The increased vegetation also altered the patterns of wind flow and sand movement and how the sand settled on the sand dunes. Increased vegetation cover locked down the sand and sediment and allowed the wind to ‘flow’ over the top, creating taller dune peaks. In contrast, on the South Australia and Queensland side of the fence, where dingoes were still present, the dunes were generally ‘flatter’ and not as tall.

Associate Professor Mike Letnic, who led the UNSW School of Biological Earth and Environmental Sciences research team, demonstrated that removing predators can trigger trophic cascades that have far-reaching implications.

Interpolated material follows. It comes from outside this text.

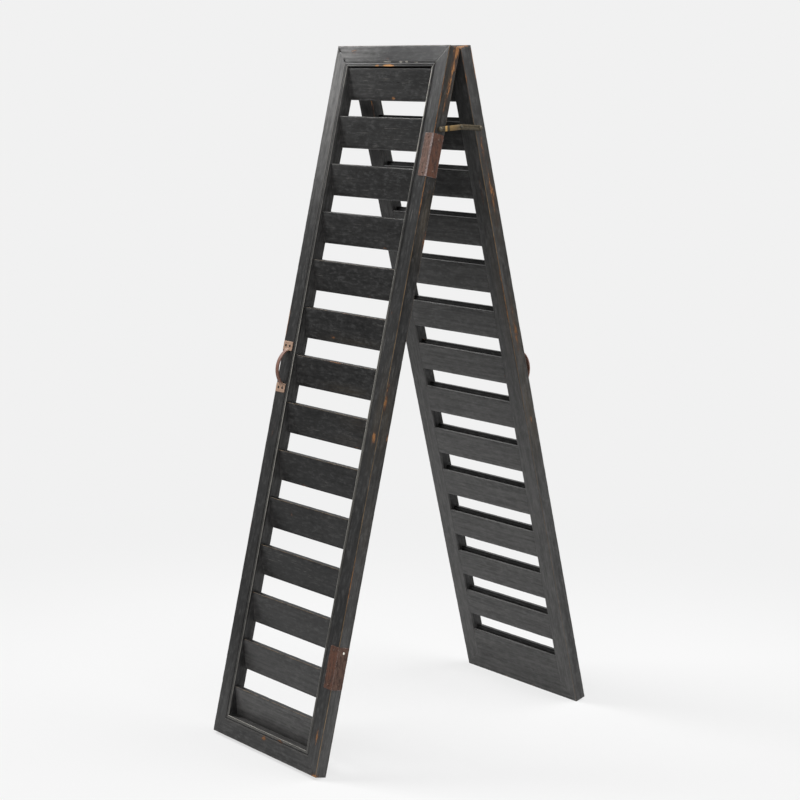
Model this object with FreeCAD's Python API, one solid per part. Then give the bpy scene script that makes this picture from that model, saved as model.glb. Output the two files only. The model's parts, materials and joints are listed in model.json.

If you get the opportunity to travel through arid Australia and you marvel at the landscape in front of you, stop and ponder the thought that what you are witnessing might be a direct result of human occupation for millennia that has contributed to changing climatic patterns, especially rain, and that you are not really in a natural desert.

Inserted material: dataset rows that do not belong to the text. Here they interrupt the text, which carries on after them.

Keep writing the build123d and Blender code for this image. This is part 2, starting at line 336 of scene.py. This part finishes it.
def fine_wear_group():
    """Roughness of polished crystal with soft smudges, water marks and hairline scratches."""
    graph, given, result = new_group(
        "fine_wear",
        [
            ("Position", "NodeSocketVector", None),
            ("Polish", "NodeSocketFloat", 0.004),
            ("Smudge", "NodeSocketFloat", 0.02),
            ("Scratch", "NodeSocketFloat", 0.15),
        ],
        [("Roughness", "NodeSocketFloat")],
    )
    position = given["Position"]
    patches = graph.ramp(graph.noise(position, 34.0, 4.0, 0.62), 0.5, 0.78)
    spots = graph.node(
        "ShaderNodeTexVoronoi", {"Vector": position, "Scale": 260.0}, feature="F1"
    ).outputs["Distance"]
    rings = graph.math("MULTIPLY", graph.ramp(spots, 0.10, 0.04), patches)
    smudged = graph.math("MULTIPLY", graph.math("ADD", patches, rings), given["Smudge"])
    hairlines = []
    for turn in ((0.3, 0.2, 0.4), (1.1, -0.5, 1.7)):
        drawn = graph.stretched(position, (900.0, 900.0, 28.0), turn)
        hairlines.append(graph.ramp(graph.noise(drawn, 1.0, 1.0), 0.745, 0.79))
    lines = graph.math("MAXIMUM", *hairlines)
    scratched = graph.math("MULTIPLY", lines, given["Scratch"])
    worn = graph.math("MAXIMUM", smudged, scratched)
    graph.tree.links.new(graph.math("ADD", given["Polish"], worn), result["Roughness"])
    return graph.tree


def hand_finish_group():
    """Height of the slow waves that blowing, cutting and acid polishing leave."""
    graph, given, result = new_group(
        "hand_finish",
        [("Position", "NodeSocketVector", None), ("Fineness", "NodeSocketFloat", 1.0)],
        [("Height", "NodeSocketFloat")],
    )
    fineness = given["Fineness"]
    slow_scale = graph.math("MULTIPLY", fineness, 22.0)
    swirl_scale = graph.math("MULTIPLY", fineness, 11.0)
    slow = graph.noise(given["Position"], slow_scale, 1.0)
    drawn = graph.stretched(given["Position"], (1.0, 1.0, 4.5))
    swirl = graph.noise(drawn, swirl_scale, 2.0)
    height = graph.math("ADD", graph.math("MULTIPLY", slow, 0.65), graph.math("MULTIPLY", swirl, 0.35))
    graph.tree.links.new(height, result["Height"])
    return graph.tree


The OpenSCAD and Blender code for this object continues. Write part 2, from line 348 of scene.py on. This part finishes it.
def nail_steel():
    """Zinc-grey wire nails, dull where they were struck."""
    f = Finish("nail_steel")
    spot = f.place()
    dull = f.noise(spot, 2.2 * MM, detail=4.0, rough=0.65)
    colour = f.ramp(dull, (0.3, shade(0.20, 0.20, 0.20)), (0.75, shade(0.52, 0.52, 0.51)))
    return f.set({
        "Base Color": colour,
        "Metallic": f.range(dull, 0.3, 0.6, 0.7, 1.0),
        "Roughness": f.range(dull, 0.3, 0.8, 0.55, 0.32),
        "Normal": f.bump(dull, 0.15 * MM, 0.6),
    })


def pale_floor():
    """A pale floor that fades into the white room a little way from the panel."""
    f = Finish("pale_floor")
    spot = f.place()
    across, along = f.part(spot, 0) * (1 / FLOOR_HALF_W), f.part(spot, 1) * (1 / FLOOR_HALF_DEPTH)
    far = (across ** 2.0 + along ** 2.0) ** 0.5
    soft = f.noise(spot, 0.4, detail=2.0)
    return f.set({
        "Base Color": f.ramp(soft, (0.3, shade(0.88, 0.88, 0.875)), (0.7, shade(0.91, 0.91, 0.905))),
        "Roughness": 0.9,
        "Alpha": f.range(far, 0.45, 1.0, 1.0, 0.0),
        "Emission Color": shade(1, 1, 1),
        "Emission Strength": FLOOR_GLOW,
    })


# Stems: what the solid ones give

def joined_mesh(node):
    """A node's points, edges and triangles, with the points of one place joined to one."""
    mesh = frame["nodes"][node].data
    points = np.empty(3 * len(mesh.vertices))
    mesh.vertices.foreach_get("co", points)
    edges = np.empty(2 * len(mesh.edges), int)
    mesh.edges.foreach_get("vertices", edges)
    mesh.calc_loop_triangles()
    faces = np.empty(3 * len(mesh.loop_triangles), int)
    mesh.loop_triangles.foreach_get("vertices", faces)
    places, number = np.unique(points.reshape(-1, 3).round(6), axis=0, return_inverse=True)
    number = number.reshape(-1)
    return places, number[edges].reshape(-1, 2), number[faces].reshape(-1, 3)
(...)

[1] There is a similar story regarding predator interactions and consequences in the forests east of the Great Dividing Range in New South Wales. South of Barrington Tops, there are few dingoes in the wild and feral foxes and cats flourish. Sadly, as a result, there are few small ground-dwelling native mammals. North of Barrington Tops, there are large populations of dingoes and few cats and foxes. Consequently, there are greater numbers and diversity of small ground-dwelling native mammals. See Catling, P. C. and Burt, R. J. (1994) Studies of the ground-dwelling mammals of eucalypt forests in south-eastern New South Wales: the species, their abundance and distribution. Wildlife Research 21: 219-239; Catling, P. C. and Burt, R. J. (1995) Why are red foxes absent from some eucalypt forests in eastern New South Wales? Wildlife Research 22(5): 535-546; Catling, P. C. and Burt, R. J. (1997) Studies of the ground-dwelling mammals of eucalypt forests in north-eastern New South Wales: the species, their abundance and distribution. Wildlife Research 24: 1-19; Glen, A. S., et al. (2007) Evaluating the role of the dingo as a trophic regulator in Australian ecosystems. Austral Ecology 32: 492-501

2 thoughts on “Are Australia’s deserts really deserts?”

  1. Having travelled with a convoy in 2015 along the Canning Stock Route (taking in parts of the Great Sandy, Little Sandy, Tanami and Gibson deserts), I never once saw Omar Sharif appear out of the haze riding a camel (and there were plenty of those). By any definition, which relies upon credible film footage for support I’d say no, they’re not deserts.